Near-term catalysts, what to watch in the next 6–9 months
For Tanzania Digest readers, here is the shortlist of what to track in the months ahead:
- Mining contract award. Due late 2025. The size and structure of this award will reveal whether Tanzanian contractors can capture value or if international incumbents will continue to dominate.
- RAP completions. The first tranche of resettled families moving into new houses will be a visible test of social license.
- Grid line construction. Once the towers are built and the wires are strung, investors and communities alike will see tangible progress.
- TSF starter dam build. Watch closely: this is the single structure most tied to community trust.
- Drilling updates. Perseus is investing tens of thousands of metres into infill. Any success in upgrading inferred resources could extend life beyond the current 11 years.

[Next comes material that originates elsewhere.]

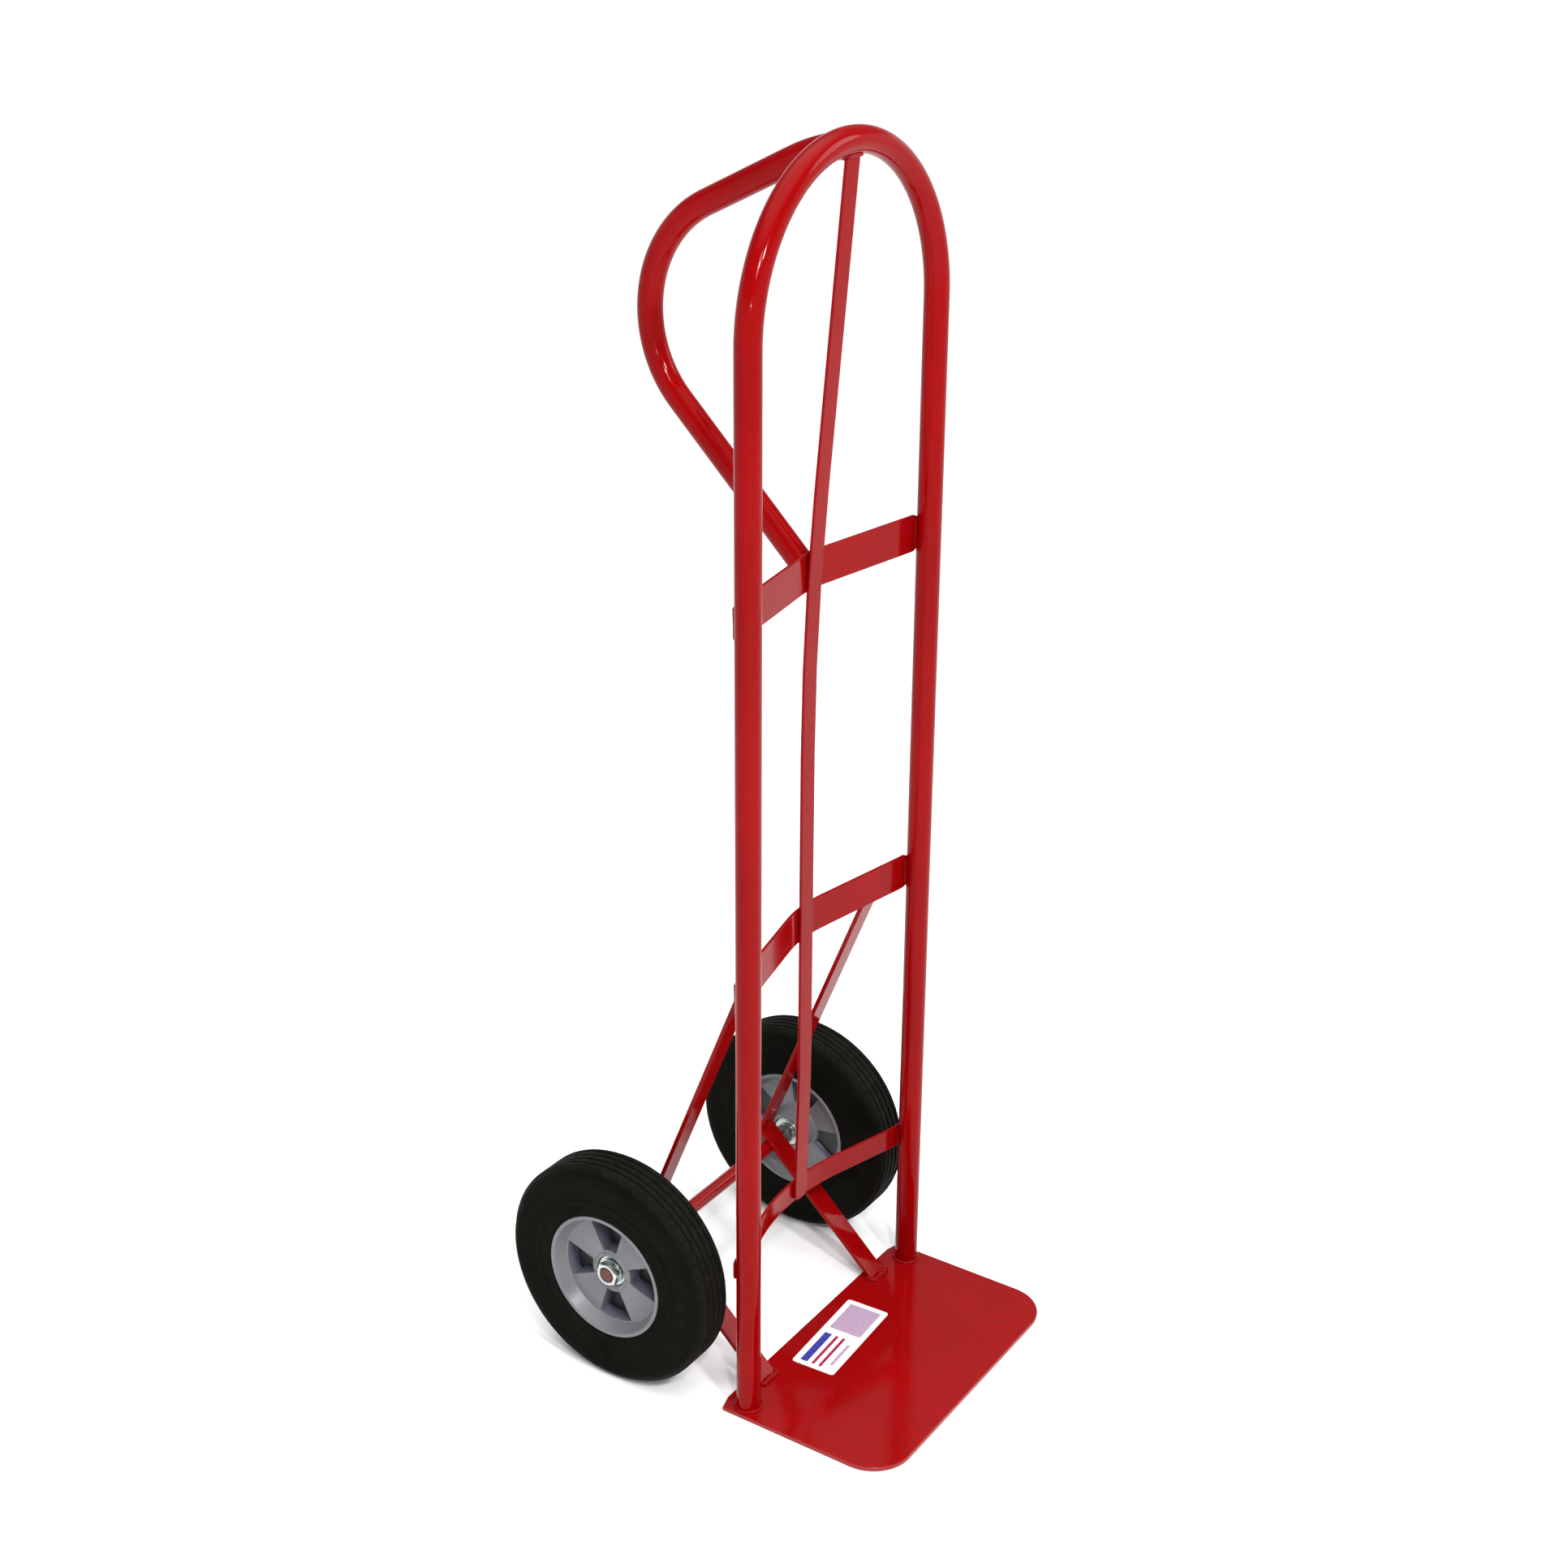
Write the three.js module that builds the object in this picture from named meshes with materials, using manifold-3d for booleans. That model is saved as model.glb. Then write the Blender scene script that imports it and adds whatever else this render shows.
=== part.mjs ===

Each catalyst is both operational and political. They will decide whether Nyanzaga maintains its “ahead of schedule” narrative or risks slipping into the familiar African mining delays.
A compact on trial
Nyanzaga is more than tonnes and grades. It is a compact, between the state and investors, between communities and regulators, between today’s generation and the future. The compact states that Tanzania can claim a larger share of its mineral wealth without driving capital away; that global miners can deliver profits while meeting local obligations; and that Lake Victoria’s waters can remain clean even as ounces flow.
By early 2027, the verdict will be clear: are doré bars pouring on time, are dividends reaching Dodoma, are households better off, and is the lake still safe? If so, Nyanzaga will not only prove itself as a mine, but it will also reset the narrative of Tanzanian mining for the decade ahead. If not, it will feed the cynics who say the new mining deal is words without results.
That is why Nyanzaga matters: it is not just a mine, but a mirror held up to Tanzania’s ambition to marry sovereignty, sustainability, and investor partnership.